Now all you need to do is to advertise this IP Interface to your ISATAP clients. Thus, automatically assigning ISATAP addresses to the ISATAP clients in the same family. To do that you just need to run this command as an administrator in powershell. That is Set-NetIPInterface -InterfaceAlias “(Name of interface)” -AddressFamily IPv6 -Forwarding Enabled -Advertising Enabled.
Then here’s another method called Teredo which works in the same way a Teredo worm does. Tunneling through the internet with device that isn’t supposed to be compatible with it. Like, tunneling IPv6 packets through an IPv4 internet. This is really useful because usually, NAT devices (routers that are used for multiple private addresses) complicates the whole transition process. And teredo makes it a whole lot smoother by encapsulating the IPv6 packet into an IPv4 packet and uses UDP instead of TCP makes it a lot more NAT friendly.

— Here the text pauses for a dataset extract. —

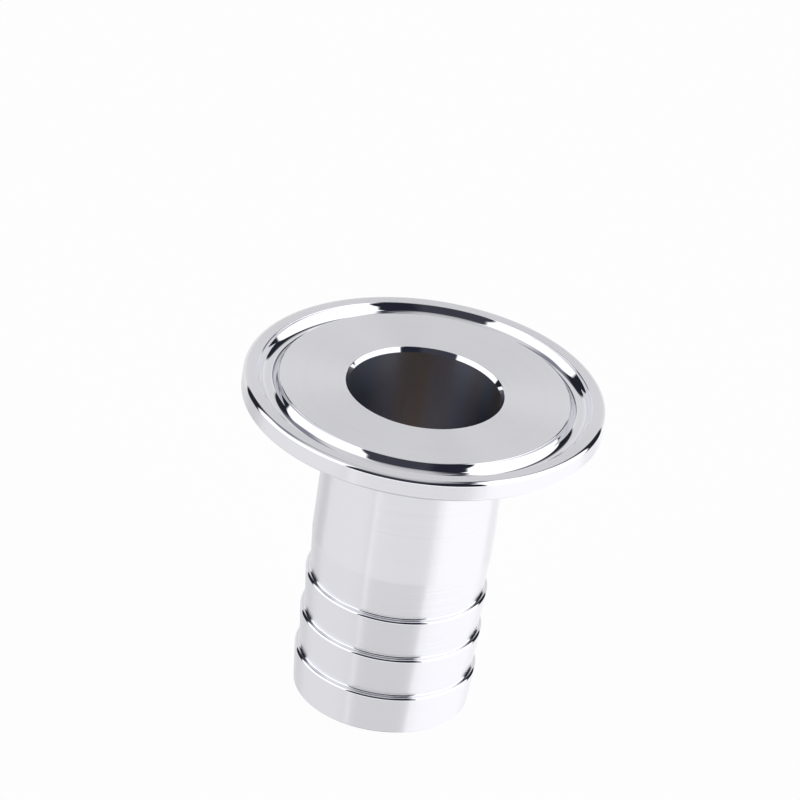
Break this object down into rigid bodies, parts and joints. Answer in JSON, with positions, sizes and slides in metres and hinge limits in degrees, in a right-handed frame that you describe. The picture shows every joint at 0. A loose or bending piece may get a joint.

Teredo has three components, the first component is the server, and this configures the client address, Sets up the communication requires 2 Public IPv4 addresses which I don’t have. The second component is the Teredo Relay, it does forwarding between IPv4 only hosts and IPv6 only hosts. Now the last one is the Teredo Host-Specific Relay. A Teredo host-specific relay is an IPv6/IPv4 node that has an interface and connectivity to both the IPv4 Internet and the IPv6 Internet and can communicate directly with Teredo clients over the IPv4 Internet, without the need for an intermediate Teredo relay. And that is all on IPv6, thank you for watching and I hope you learned a lot in this video.